The plight of ST was mentioned – albeit not by name – by Finance Minister Edward Scicluna in his pre-Budget launch. He said that manufacturing had been dragged down by a 40 per cent drop in the electronics sector, most of which is ST’s semiconductors.

ST Microelectronics was set up in Malta in 1981, and employs around 1,600 workers, according to its website. In 2011, its output accounted for 57 per cent of Malta’s exports (excluding fuels); by 2014, it had dropped to 47 per cent.

The board of directors gave little insight as to what was behind this sudden drop into loss-making territory. In the financial report, they said: “The pressure on selling prices continued throughout 2014, leading to a drop in the profitability of the manufacturing operation. Management is taking actions to reduce the cost of production and improve the pricing structure of the product portfolio.” They noted that the weak demand for digital products was expected to improve in the second half of 2015.

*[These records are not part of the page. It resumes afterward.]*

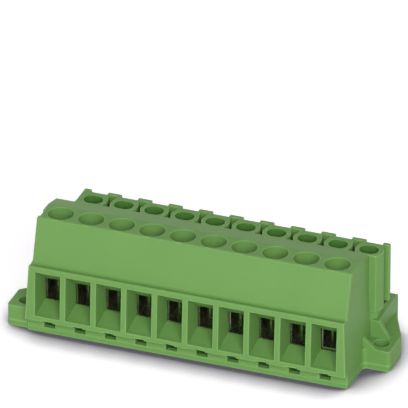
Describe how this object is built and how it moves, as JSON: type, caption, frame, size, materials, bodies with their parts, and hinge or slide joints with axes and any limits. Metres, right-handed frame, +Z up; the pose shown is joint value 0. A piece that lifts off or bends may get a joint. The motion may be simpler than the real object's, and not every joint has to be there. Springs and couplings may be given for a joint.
{
  "type": "pluggable terminal block",
  "caption": "Green base-mounted terminal block: screw clamps with wire entries in front, a plug socket row behind, and a screw ear at each end.",
  "frame": {"origin": "under the middle of the row of clamp screws, at the underside of the base", "axes": "+X along the row of poles, +Y from the wire entries to the socket row, +Z up out of the screw heads"},
  "size_m": [0.0611, 0.0212, 0.0188],
  "materials": {
    "housing_polyamide": "satin moulded polyamide, green",
    "cover_polyamide": "satin moulded polyamide, green",
    "zinc_plated_steel": "bright zinc plating",
    "nickel_plated_steel": "nickel plating",
    "tin_plated_copper": "matte tin plating on copper alloy"
  },
  "bodies": {
    "block": {"housing": "housing_polyamide", "base_cover": "cover_polyamide", "contact_01": "tin_plated_copper", "contact_02": "tin_plated_copper", "contact_03": "tin_plated_copper", "contact_04": "tin_plated_copper", "contact_05": "tin_plated_copper", "contact_06": "tin_plated_copper", "contact_07": "tin_plated_copper", "contact_08": "tin_plated_copper", "contact_09": "tin_plated_copper", "contact_10": "tin_plated_copper"},
    "screw_01": {"clamp_screw_01": "zinc_plated_steel"},
    "sleeve_01": {"clamp_sleeve_01": "nickel_plated_steel"},
    "screw_02": {"clamp_screw_02": "zinc_plated_steel"},
    "sleeve_02": {"clamp_sleeve_02": "nickel_plated_steel"},
    "screw_03": {"clamp_screw_03": "zinc_plated_steel"},
    "sleeve_03": {"clamp_sleeve_03": "nickel_plated_steel"},
    "screw_04": {"clamp_screw_04": "zinc_plated_steel"},
    "sleeve_04": {"clamp_sleeve_04": "nickel_plated_steel"},
    "screw_05": {"clamp_screw_05": "zinc_plated_steel"},
    "sleeve_05": {"clamp_sleeve_05": "nickel_plated_steel"},
    "screw_06": {"clamp_screw_06": "zinc_plated_steel"},
    "sleeve_06": {"clamp_sleeve_06": "nickel_plated_steel"},
    "screw_07": {"clamp_screw_07": "zinc_plated_steel"},
    "sleeve_07": {"clamp_sleeve_07": "nickel_plated_steel"},
    "screw_08": {"clamp_screw_08": "zinc_plated_steel"},
    "sleeve_08": {"clamp_sleeve_08": "nickel_plated_steel"},
    "screw_09": {"clamp_screw_09": "zinc_plated_steel"},
    "sleeve_09": {"clamp_sleeve_09": "nickel_plated_steel"},
    "screw_10": {"clamp_screw_10": "zinc_plated_steel"},
    "sleeve_10": {"clamp_sleeve_10": "nickel_plated_steel"}
  },
  "joints": [
    {"name": "screw_01_turn", "type": "hinge", "parent": "block", "child": "screw_01", "pos_m": [-0.02286, 0, 0.015], "axis": [0, 0, -1], "range_deg": [0, 2304]},
    {"name": "sleeve_01_lift", "type": "slide", "parent": "block", "child": "sleeve_01", "axis": [0, 0, 1], "range_m": [0, 0.0032]},
    {"name": "screw_02_turn", "type": "hinge", "parent": "block", "child": "screw_02", "pos_m": [-0.01778, 0, 0.015], "axis": [0, 0, -1], "range_deg": [0, 2304]},
    {"name": "sleeve_02_lift", "type": "slide", "parent": "block", "child": "sleeve_02", "axis": [0, 0, 1], "range_m": [0, 0.0032]},
    {"name": "screw_03_turn", "type": "hinge", "parent": "block", "child": "screw_03", "pos_m": [-0.0127, 0, 0.015], "axis": [0, 0, -1], "range_deg": [0, 2304]},
    {"name": "sleeve_03_lift", "type": "slide", "parent": "block", "child": "sleeve_03", "axis": [0, 0, 1], "range_m": [0, 0.0032]},
    {"name": "screw_04_turn", "type": "hinge", "parent": "block", "child": "screw_04", "pos_m": [-0.00762, 0, 0.015], "axis": [0, 0, -1], "range_deg": [0, 2304]},
    {"name": "sleeve_04_lift", "type": "slide", "parent": "block", "child": "sleeve_04", "axis": [0, 0, 1], "range_m": [0, 0.0032]},
    {"name": "screw_05_turn", "type": "hinge", "parent": "block", "child": "screw_05", "pos_m": [-0.00254, 0, 0.015], "axis": [0, 0, -1], "range_deg": [0, 2304]},
    {"name": "sleeve_05_lift", "type": "slide", "parent": "block", "child": "sleeve_05", "axis": [0, 0, 1], "range_m": [0, 0.0032]},
    {"name": "screw_06_turn", "type": "hinge", "parent": "block", "child": "screw_06", "pos_m": [0.00254, 0, 0.015], "axis": [0, 0, -1], "range_deg": [0, 2304]},
    {"name": "sleeve_06_lift", "type": "slide", "parent": "block", "child": "sleeve_06", "axis": [0, 0, 1], "range_m": [0, 0.0032]},
    {"name": "screw_07_turn", "type": "hinge", "parent": "block", "child": "screw_07", "pos_m": [0.00762, 0, 0.015], "axis": [0, 0, -1], "range_deg": [0, 2304]},
    {"name": "sleeve_07_lift", "type": "slide", "parent": "block", "child": "sleeve_07", "axis": [0, 0, 1], "range_m": [0, 0.0032]},
    {"name": "screw_08_turn", "type": "hinge", "parent": "block", "child": "screw_08", "pos_m": [0.0127, 0, 0.015], "axis": [0, 0, -1], "range_deg": [0, 2304]},
    {"name": "sleeve_08_lift", "type": "slide", "parent": "block", "child": "sleeve_08", "axis": [0, 0, 1], "range_m": [0, 0.0032]},
    {"name": "screw_09_turn", "type": "hinge", "parent": "block", "child": "screw_09", "pos_m": [0.01778, 0, 0.015], "axis": [0, 0, -1], "range_deg": [0, 2304]},
    {"name": "sleeve_09_lift", "type": "slide", "parent": "block", "child": "sleeve_09", "axis": [0, 0, 1], "range_m": [0, 0.0032]},
    {"name": "screw_10_turn", "type": "hinge", "parent": "block", "child": "screw_10", "pos_m": [0.02286, 0, 0.015], "axis": [0, 0, -1], "range_deg": [-288, 2016]},
    {"name": "sleeve_10_lift", "type": "slide", "parent": "block", "child": "sleeve_10", "axis": [0, 0, 1], "range_m": [-0.0004, 0.0028]}
  ],
  "couplings": [
    {"joint": "screw_01_turn", "follows": "sleeve_01_lift", "rad_per_m": 12566},
    {"joint": "screw_02_turn", "follows": "sleeve_02_lift", "rad_per_m": 12566},
    {"joint": "screw_03_turn", "follows": "sleeve_03_lift", "rad_per_m": 12566},
    {"joint": "screw_04_turn", "follows": "sleeve_04_lift", "rad_per_m": 12566},
    {"joint": "screw_05_turn", "follows": "sleeve_05_lift", "rad_per_m": 12566},
    {"joint": "screw_06_turn", "follows": "sleeve_06_lift", "rad_per_m": 12566},
    {"joint": "screw_07_turn", "follows": "sleeve_07_lift", "rad_per_m": 12566},
    {"joint": "screw_08_turn", "follows": "sleeve_08_lift", "rad_per_m": 12566},
    {"joint": "screw_09_turn", "follows": "sleeve_09_lift", "rad_per_m": 12566},
    {"joint": "screw_10_turn", "follows": "sleeve_10_lift", "rad_per_m": 12566}
  ]
}
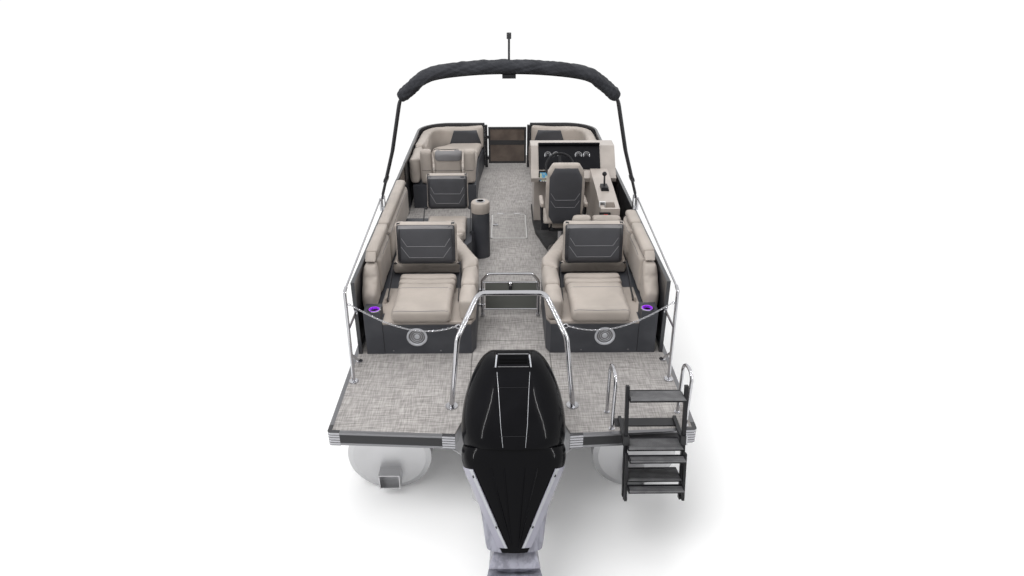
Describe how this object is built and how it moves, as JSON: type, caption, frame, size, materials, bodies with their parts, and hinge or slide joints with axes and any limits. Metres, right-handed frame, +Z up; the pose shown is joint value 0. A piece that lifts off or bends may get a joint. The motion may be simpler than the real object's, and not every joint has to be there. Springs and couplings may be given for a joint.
{
  "type": "pontoon boat",
  "caption": "Triple-tube pontoon boat with railed deck, gates, lounges, swing-back seats, helm, folded canvas top, ladder and tilted outboard.",
  "frame": {"origin": "on the floor under the middle of the boat's box", "axes": "+X to starboard, +Y to the bow, +Z up"},
  "size_m": [2.59, 7.8881, 3.099],
  "materials": {
    "tube_metal": "brushed, satin",
    "frame_metal": "extruded, satin",
    "chrome": "polished stainless",
    "decking": "woven vinyl",
    "fence_skin": "satin dark skin",
    "gate_black": "satin black with smoked panels",
    "base_shell": "moulded beige",
    "cushion_beige": "marine vinyl",
    "cushion_dark": "marine vinyl, charcoal",
    "console_shell": "gel coat",
    "dash_black": "hooded panel",
    "black_parts": "textured",
    "mat": "ribbed mat",
    "canvas": "woven acrylic",
    "cowl_black": "polished black",
    "apron_silver": "satin with silver side strips",
    "leg_black": "gloss black",
    "prop_steel": "polished blades"
  },
  "bodies": {
    "boat": {"bow_base_port": "base_shell", "bow_base_starboard": "base_shell", "bow_cushions_port": "cushion_beige", "bow_cushions_starboard": "cushion_beige", "bow_gate_posts": "gate_black", "chain_port": "chrome", "chain_starboard": "chrome", "coaming_port": "cushion_beige", "coaming_starboard": "cushion_beige", "console": "console_shell", "corner_caps": "black_parts", "crossmembers": "frame_metal", "dash": "dash_black", "deck": "decking", "engine_clamp": "leg_black", "fence_port_aft": "fence_skin", "fence_port_bow": "fence_skin", "fence_starboard_aft": "fence_skin", "fence_starboard_bow": "fence_skin", "hatch_hinges": "chrome", "helm_pedestal": "frame_metal", "helm_step": "mat", "ladder_mount": "chrome", "mid_base": "base_shell", "mid_cushions": "cushion_beige", "motor_well": "tube_metal", "pontoon_centre": "tube_metal", "pontoon_port": "tube_metal", "pontoon_starboard": "tube_metal", "rub_rails": "frame_metal", "stern_base_port": "base_shell", "stern_base_starboard": "base_shell", "stern_cushions_port": "cushion_beige", "stern_cushions_starboard": "cushion_beige", "stern_gate_hinges": "chrome", "stern_rails": "chrome", "throttle": "black_parts", "top_mounts": "chrome", "tow_bar": "chrome"},
    "tilt_bracket": {"engine_swivel": "leg_black"},
    "powerhead": {"engine_cowl": "cowl_black", "engine_apron": "apron_silver", "engine_leg": "leg_black"},
    "prop": {"propeller": "prop_steel"},
    "wheel": {"steering_wheel": "black_parts"},
    "chair": {"helm_chair": "cushion_beige"},
    "arms_port": {"swing_arms_port": "chrome"},
    "back_port": {"swing_back_port": "cushion_dark"},
    "arms_starboard": {"swing_arms_starboard": "chrome"},
    "back_starboard": {"swing_back_starboard": "cushion_dark"},
    "arms_mid": {"swing_arms_mid": "chrome"},
    "back_mid": {"swing_back_mid": "cushion_dark"},
    "gate_bow": {"bow_gate": "gate_black"},
    "gate_side": {"side_gate": "gate_black"},
    "gate_stern": {"stern_gate": "chrome"},
    "hatch": {"floor_hatch": "frame_metal"},
    "ladder_upper": {"ladder": "black_parts"},
    "ladder_fold": {"ladder_lower": "black_parts"},
    "canvas_top": {"top_frame": "chrome", "top_canvas": "canvas"}
  },
  "joints": [
    {"name": "engine_tilt", "type": "hinge", "parent": "boat", "child": "tilt_bracket", "pos_m": [0, -2.92, 0.777], "axis": [-1, 0, 0], "range_deg": [-32, 38]},
    {"name": "engine_steer", "type": "hinge", "parent": "tilt_bracket", "child": "powerhead", "pos_m": [0, -3.08113, 0.87768], "axis": [0, 0.5299, 0.848], "range_deg": [-30, 30]},
    {"name": "propeller_spin", "type": "hinge", "parent": "powerhead", "child": "prop", "pos_m": [0, -3.84385, 0.29302], "axis": [0, -0.848, 0.5299], "continuous": true},
    {"name": "wheel_turn", "type": "hinge", "parent": "boat", "child": "wheel", "pos_m": [0.562, 0.655, 1.612], "axis": [0, -0.866, 0.5], "range_deg": [-540, 540]},
    {"name": "chair_swivel", "type": "hinge", "parent": "boat", "child": "chair", "pos_m": [0.562, 0.2, 1.112], "axis": [0, 0, 1], "continuous": true},
    {"name": "seat_arms_port", "type": "hinge", "parent": "boat", "child": "arms_port", "pos_m": [-0.75, -1.44, 1.102], "axis": [1, 0, 0], "range_deg": [0, 139.8]},
    {"name": "seat_back_port", "type": "hinge", "parent": "arms_port", "child": "back_port", "pos_m": [-0.75, -1.03, 1.252], "axis": [1, 0, 0], "range_deg": [-124.47, 0]},
    {"name": "seat_arms_starboard", "type": "hinge", "parent": "boat", "child": "arms_starboard", "pos_m": [0.75, -1.44, 1.102], "axis": [1, 0, 0], "range_deg": [0, 139.8]},
    {"name": "seat_back_starboard", "type": "hinge", "parent": "arms_starboard", "child": "back_starboard", "pos_m": [0.75, -1.03, 1.252], "axis": [1, 0, 0], "range_deg": [-124.47, 0]},
    {"name": "seat_arms_mid", "type": "hinge", "parent": "boat", "child": "arms_mid", "pos_m": [-0.655, 0.05, 1.102], "axis": [1, 0, 0], "range_deg": [0, 126.87]},
    {"name": "seat_back_mid", "type": "hinge", "parent": "arms_mid", "child": "back_mid", "pos_m": [-0.655, 0.35, 1.252], "axis": [1, 0, 0], "range_deg": [-111.57, 0]},
    {"name": "bow_gate_hinge", "type": "hinge", "parent": "boat", "child": "gate_bow", "pos_m": [-0.28, 3.319, 1.082], "axis": [0, 0, -1], "range_deg": [0, 90]},
    {"name": "side_gate_hinge", "type": "hinge", "parent": "boat", "child": "gate_side", "pos_m": [-1.214, 0.77, 1.082], "axis": [0, 0, -1], "range_deg": [0, 90]},
    {"name": "stern_gate_hinge", "type": "hinge", "parent": "boat", "child": "gate_stern", "pos_m": [-0.25, -1.17, 0.982], "axis": [0, 0, -1], "range_deg": [0, 90]},
    {"name": "hatch_hinge", "type": "hinge", "parent": "boat", "child": "hatch", "pos_m": [0.005, 1.387, 0.7875], "axis": [-1, 0, 0], "range_deg": [0, 95]},
    {"name": "ladder_slide", "type": "slide", "parent": "boat", "child": "ladder_upper", "axis": [0, 0.2419, 0.9703], "range_m": [-0.24, 0]},
    {"name": "ladder_fold_hinge", "type": "hinge", "parent": "ladder_upper", "child": "ladder_fold", "pos_m": [0.9615, -3.07798, 0.42103], "axis": [1, 0, 0], "range_deg": [0, 178]},
    {"name": "canvas_top_fold", "type": "hinge", "parent": "boat", "child": "canvas_top", "pos_m": [0, -0.17, 1.567], "axis": [1, 0, 0], "range_deg": [0, 75]}
  ],
  "couplings": [
    {"joint": "seat_back_port", "follows": "seat_arms_port", "ratio": -0.89},
    {"joint": "seat_back_starboard", "follows": "seat_arms_starboard", "ratio": -0.89},
    {"joint": "seat_back_mid", "follows": "seat_arms_mid", "ratio": -0.879}
  ]
}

There is no danger that the company will pull out of Malta- Economy Ministry

The downturn in Malta was not reflected in the group’s global operations. Gross profit for the group, which employs over 43,600 people around the world, fell only slightly from $2.6 billion to $2.5 billion. The group said in its results for 2014 that the financial markets and global economic conditions were negatively impacted by the European economic crisis that began in 2010.

“We cannot exclude a potential further deterioration of economic conditions, which could have a material adverse effect on our results given our significant operations and assets in Europe, in particular, our manufacturing activities in France, Italy and Malta,” they said.

In 2013, the Maltese subsidiary paid a dividend of $129 million but this year, none was recommended.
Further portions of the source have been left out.